STATED TASK: Reproduce exactly the lines of the material beneath, from the line that contains "The whole cutter" to the line that contains "bpy.data.objects.remove(obj)", both included, and no other lines.

SUPPLIED INFORMATION:

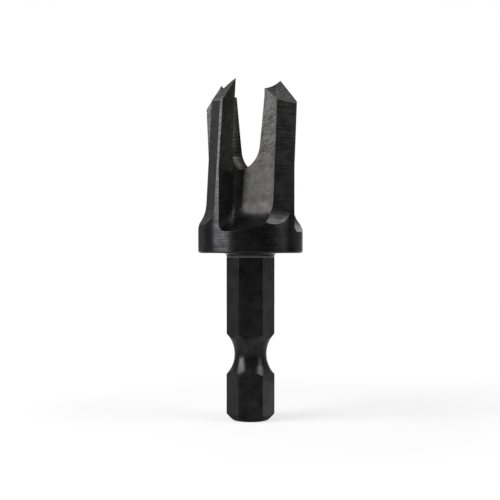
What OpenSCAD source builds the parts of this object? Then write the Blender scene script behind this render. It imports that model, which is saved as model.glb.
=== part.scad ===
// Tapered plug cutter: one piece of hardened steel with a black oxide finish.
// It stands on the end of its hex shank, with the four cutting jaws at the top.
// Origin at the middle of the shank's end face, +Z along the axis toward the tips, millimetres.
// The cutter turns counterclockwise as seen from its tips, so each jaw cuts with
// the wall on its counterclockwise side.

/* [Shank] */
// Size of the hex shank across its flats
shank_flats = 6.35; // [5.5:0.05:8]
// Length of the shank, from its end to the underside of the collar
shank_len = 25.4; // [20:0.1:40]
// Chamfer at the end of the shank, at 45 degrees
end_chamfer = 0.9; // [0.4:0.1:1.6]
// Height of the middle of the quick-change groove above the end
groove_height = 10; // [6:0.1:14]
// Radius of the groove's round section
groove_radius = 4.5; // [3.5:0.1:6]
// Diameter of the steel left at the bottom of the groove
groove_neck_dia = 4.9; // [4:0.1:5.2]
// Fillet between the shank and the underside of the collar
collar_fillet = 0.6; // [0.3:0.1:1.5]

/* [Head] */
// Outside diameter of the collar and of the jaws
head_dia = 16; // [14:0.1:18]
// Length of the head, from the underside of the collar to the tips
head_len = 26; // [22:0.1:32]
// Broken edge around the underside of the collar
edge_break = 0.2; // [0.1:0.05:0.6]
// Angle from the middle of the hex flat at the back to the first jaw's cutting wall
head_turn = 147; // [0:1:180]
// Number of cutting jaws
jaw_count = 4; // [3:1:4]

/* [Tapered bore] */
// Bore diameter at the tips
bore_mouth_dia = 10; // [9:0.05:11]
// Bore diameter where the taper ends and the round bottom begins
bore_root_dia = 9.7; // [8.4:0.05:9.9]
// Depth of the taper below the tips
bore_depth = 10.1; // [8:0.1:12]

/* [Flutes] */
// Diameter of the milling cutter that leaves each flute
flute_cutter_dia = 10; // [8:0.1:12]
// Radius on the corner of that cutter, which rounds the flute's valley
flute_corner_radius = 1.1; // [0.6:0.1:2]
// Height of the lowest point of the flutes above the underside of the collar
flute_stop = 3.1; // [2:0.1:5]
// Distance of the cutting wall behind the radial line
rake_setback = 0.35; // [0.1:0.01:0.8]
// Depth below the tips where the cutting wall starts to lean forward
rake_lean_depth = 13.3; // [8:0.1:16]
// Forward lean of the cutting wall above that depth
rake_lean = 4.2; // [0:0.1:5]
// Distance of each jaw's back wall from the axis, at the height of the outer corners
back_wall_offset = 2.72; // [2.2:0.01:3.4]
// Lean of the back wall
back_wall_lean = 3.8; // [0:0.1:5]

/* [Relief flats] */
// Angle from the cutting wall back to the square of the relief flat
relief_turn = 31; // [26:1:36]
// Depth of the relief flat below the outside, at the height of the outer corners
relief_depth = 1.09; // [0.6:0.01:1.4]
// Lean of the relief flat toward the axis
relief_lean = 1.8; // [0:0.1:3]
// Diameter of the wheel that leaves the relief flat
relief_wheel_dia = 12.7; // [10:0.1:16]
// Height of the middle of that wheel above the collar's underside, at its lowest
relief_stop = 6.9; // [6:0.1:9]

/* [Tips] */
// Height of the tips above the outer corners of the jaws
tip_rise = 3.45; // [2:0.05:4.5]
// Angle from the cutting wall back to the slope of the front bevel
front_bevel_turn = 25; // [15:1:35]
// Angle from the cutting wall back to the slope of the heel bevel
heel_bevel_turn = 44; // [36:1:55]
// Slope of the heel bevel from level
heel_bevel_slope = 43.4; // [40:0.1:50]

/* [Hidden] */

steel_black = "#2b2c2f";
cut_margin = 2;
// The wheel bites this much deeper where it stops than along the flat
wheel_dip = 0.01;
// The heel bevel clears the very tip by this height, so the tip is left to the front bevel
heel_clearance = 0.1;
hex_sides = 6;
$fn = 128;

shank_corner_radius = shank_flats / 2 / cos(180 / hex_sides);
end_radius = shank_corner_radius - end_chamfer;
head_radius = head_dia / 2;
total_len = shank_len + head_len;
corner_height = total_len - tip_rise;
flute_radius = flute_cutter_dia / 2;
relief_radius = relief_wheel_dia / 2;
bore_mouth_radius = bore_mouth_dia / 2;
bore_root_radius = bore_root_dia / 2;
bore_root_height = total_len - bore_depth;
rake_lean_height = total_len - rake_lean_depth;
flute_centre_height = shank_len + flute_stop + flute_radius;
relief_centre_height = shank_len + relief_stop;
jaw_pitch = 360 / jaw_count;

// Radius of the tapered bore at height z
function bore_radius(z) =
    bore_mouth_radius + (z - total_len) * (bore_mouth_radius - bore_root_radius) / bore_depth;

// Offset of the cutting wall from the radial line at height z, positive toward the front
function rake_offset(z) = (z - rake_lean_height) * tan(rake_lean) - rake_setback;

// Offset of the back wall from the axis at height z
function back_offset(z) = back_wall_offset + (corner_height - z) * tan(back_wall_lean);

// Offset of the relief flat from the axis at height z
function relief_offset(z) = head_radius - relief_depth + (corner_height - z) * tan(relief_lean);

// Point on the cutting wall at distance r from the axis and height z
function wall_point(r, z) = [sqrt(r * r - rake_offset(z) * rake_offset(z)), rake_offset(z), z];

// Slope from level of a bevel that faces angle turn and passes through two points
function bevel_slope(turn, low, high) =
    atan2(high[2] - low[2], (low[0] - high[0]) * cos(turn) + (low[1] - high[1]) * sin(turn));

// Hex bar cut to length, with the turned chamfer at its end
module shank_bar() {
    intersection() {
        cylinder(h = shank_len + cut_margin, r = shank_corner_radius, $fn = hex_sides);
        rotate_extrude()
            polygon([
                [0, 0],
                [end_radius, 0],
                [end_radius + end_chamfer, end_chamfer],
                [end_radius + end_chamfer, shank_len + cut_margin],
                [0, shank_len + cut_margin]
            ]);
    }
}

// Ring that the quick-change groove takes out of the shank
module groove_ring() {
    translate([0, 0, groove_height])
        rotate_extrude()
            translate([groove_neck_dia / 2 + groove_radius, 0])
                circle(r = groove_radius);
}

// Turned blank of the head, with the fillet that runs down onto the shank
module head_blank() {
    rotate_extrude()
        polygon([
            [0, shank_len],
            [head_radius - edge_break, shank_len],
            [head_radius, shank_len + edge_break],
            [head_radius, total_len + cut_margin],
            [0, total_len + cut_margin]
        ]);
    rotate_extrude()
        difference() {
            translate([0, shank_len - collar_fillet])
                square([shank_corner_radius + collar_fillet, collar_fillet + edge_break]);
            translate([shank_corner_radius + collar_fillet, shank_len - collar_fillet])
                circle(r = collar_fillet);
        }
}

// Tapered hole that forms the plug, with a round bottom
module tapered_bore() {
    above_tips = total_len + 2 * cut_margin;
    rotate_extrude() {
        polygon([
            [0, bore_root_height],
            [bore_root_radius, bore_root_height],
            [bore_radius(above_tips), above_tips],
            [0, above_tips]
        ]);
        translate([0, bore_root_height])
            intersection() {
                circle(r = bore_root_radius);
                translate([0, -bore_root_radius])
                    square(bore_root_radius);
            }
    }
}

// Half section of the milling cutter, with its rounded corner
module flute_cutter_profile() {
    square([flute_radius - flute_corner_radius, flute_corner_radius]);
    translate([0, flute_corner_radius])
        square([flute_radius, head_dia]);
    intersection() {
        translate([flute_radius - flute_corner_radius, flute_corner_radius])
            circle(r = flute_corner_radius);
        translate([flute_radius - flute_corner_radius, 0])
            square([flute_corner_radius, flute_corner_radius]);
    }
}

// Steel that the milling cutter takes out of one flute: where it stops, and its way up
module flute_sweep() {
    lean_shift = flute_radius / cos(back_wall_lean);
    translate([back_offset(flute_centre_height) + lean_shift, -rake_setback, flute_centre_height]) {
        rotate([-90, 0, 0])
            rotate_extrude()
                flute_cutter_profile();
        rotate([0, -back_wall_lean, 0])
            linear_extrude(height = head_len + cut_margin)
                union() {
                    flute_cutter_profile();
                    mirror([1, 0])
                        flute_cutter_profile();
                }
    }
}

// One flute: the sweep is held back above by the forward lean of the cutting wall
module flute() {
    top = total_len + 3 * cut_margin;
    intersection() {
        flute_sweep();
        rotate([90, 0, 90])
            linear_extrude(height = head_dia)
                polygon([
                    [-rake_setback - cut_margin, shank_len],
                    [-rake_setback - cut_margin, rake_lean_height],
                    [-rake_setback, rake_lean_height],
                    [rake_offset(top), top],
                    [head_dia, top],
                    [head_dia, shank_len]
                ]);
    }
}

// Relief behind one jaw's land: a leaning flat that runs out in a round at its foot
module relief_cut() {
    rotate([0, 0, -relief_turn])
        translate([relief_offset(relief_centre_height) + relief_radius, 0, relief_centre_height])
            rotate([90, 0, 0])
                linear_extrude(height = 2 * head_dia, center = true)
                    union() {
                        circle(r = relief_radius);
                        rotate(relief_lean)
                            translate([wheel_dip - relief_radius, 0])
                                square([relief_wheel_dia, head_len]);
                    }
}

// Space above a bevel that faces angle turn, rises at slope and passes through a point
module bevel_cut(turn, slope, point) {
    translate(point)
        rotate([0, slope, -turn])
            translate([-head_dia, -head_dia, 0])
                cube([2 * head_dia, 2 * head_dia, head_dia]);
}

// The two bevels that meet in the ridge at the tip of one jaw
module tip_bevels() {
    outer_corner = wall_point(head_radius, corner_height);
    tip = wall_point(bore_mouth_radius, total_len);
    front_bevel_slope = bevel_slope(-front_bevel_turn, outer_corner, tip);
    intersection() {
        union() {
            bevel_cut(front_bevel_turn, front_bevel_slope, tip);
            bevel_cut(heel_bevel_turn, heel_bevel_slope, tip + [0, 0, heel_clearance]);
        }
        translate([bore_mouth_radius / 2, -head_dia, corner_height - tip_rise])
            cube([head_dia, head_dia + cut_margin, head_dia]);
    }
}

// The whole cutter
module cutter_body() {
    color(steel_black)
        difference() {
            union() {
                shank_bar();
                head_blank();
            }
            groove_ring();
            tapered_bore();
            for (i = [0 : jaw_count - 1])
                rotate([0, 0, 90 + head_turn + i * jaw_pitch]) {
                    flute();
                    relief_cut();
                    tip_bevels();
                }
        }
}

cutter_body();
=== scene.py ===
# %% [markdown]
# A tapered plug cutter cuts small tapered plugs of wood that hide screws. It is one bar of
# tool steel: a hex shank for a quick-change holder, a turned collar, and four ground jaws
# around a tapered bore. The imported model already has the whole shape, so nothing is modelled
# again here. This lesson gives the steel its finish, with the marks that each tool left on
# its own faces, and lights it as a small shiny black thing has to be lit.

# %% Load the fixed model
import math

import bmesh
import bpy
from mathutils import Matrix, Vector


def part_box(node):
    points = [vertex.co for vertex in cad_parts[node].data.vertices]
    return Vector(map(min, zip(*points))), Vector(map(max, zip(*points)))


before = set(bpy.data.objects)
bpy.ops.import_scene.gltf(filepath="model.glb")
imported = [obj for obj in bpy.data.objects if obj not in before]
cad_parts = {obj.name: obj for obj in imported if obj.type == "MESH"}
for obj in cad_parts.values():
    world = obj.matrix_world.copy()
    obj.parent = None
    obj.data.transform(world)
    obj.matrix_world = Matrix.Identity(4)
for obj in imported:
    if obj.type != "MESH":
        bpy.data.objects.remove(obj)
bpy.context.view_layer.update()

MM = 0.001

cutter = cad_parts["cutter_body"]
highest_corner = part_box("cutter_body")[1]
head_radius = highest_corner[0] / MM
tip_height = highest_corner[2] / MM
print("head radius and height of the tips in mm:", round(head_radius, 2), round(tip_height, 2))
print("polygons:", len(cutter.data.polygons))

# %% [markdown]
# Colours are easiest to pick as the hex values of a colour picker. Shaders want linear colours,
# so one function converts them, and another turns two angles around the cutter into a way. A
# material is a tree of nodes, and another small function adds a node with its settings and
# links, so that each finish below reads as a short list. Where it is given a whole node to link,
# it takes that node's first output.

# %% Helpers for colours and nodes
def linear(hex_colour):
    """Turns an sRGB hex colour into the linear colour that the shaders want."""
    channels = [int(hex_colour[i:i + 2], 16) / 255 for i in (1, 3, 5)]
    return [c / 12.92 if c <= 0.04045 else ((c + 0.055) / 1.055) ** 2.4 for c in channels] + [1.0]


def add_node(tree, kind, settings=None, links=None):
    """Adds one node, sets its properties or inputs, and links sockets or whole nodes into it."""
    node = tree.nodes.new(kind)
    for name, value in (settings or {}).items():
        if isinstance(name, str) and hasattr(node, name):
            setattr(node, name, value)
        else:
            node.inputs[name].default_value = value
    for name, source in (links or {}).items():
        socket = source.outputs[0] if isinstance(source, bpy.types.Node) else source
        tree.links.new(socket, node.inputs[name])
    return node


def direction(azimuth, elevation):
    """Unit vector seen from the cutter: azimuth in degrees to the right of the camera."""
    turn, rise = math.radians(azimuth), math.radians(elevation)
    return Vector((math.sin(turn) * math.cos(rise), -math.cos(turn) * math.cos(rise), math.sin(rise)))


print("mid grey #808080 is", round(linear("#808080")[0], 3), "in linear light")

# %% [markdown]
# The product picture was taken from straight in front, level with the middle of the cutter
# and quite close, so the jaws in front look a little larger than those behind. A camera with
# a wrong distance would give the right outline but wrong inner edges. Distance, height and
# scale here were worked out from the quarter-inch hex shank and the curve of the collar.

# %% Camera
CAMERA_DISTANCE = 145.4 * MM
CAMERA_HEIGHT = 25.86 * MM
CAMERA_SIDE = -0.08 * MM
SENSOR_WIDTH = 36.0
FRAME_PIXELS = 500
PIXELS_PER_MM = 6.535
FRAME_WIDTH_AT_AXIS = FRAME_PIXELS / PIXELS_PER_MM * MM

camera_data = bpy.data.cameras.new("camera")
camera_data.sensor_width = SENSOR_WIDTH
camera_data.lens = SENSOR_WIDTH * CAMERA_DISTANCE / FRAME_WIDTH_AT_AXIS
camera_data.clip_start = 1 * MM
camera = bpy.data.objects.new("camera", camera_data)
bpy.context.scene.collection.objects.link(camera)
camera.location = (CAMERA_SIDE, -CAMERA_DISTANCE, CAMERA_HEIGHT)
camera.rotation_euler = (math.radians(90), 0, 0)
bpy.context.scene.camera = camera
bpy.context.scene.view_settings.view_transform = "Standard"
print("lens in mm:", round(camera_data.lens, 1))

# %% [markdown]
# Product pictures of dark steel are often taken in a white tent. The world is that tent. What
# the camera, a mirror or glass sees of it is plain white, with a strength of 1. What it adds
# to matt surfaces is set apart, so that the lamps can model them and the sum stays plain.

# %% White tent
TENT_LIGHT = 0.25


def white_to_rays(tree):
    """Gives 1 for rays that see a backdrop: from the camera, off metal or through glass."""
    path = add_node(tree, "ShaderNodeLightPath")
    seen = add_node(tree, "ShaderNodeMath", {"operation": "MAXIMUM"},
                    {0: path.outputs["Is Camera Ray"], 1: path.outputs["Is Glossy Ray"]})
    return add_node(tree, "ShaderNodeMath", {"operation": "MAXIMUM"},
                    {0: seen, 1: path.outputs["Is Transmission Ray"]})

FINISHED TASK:
// The whole cutter
module cutter_body() {
    color(steel_black)
        difference() {
            union() {
                shank_bar();
                head_blank();
            }
            groove_ring();
            tapered_bore();
            for (i = [0 : jaw_count - 1])
                rotate([0, 0, 90 + head_turn + i * jaw_pitch]) {
                    flute();
                    relief_cut();
                    tip_bevels();
                }
        }
}

cutter_body();
=== scene.py ===
# %% [markdown]
# A tapered plug cutter cuts small tapered plugs of wood that hide screws. It is one bar of
# tool steel: a hex shank for a quick-change holder, a turned collar, and four ground jaws
# around a tapered bore. The imported model already has the whole shape, so nothing is modelled
# again here. This lesson gives the steel its finish, with the marks that each tool left on
# its own faces, and lights it as a small shiny black thing has to be lit.

# %% Load the fixed model
import math

import bmesh
import bpy
from mathutils import Matrix, Vector


def part_box(node):
    points = [vertex.co for vertex in cad_parts[node].data.vertices]
    return Vector(map(min, zip(*points))), Vector(map(max, zip(*points)))


before = set(bpy.data.objects)
bpy.ops.import_scene.gltf(filepath="model.glb")
imported = [obj for obj in bpy.data.objects if obj not in before]
cad_parts = {obj.name: obj for obj in imported if obj.type == "MESH"}
for obj in cad_parts.values():
    world = obj.matrix_world.copy()
    obj.parent = None
    obj.data.transform(world)
    obj.matrix_world = Matrix.Identity(4)
for obj in imported:
    if obj.type != "MESH":
        bpy.data.objects.remove(obj)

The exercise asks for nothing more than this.